Collin County records show that Sharp and McClellan are co-owners of the manufactured home they shared near Anna, a town about 15 miles north of McKinney.
Matt Payne, who witnessed some of the clash, said he was on his way to work with his wife and 10-year-old son when they heard "this popping sound" while they waited at a red light near the police station. They drove in front of the station and saw the truck engulfed in flames before looking across the street and seeing a man in an open field in an olive-colored flak jacket and carrying what looked like a military-style rifle.
A campus police vehicle drove around a building and the man turned his weapon toward the officer's car before gunfire broke out, Payne said.
"He was not hidden at all," Payne said. "It was obvious that he intended to go and hurt people and wasn't real concerned about whether he made it or not."
Ed Leathers, Collin College's police chief, said the gunman shot several times at a campus officer's patrol car. One of the bullets penetrated the back of the vehicle and would have struck the officer if it hadn't been stopped by a metal plate behind the back seat, part of the safety divider that separates officers from those in the back, he said.
"He came one inch from being killed possibly," Leathers said. "The bullet went straight for his back and lodged in that plate."
Leathers said the officer, a veteran of more than 20 years of police work, was on a routine patrol when he came across the gunman.
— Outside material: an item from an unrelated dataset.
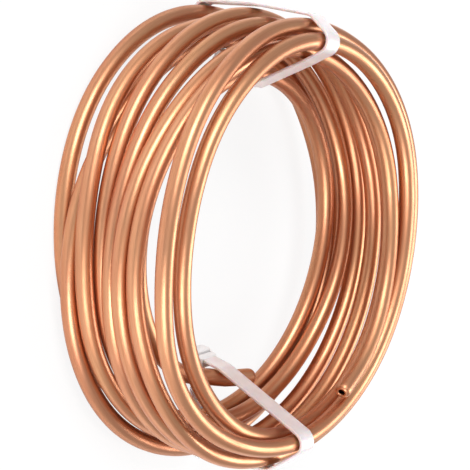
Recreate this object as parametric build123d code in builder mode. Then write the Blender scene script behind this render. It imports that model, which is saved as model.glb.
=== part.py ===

He said there was a shotgun in the vehicle, but the officer never got a chance to use it.
Several other campus officers were then dispatched to the scene, but none discharged their weapons, he said.
Leathers said bullets from the shootout also penetrated a metal building on campus. School employees were in the building, which is mainly used for records, but none were hurt, he said.
Leathers said the incident was the first time in the 10 years his department has existed that there has been shooting on or near the campus.
Texas Department of Public Safety spokesman Tom Vinger said Texas Rangers, highway patrol and DPS aircraft were on the scene or headed to the area. Vinger could provide no further details.
The Collin County Community College District sent an e-mail alert to college staff and students shortly after 9:30 a.m. Tuesday warning that shots had been fired and that the central campus in McKinney was closed.
The e-mail said: "Shots fired. Campus on lockdown. Cops on the scene. Details to follow."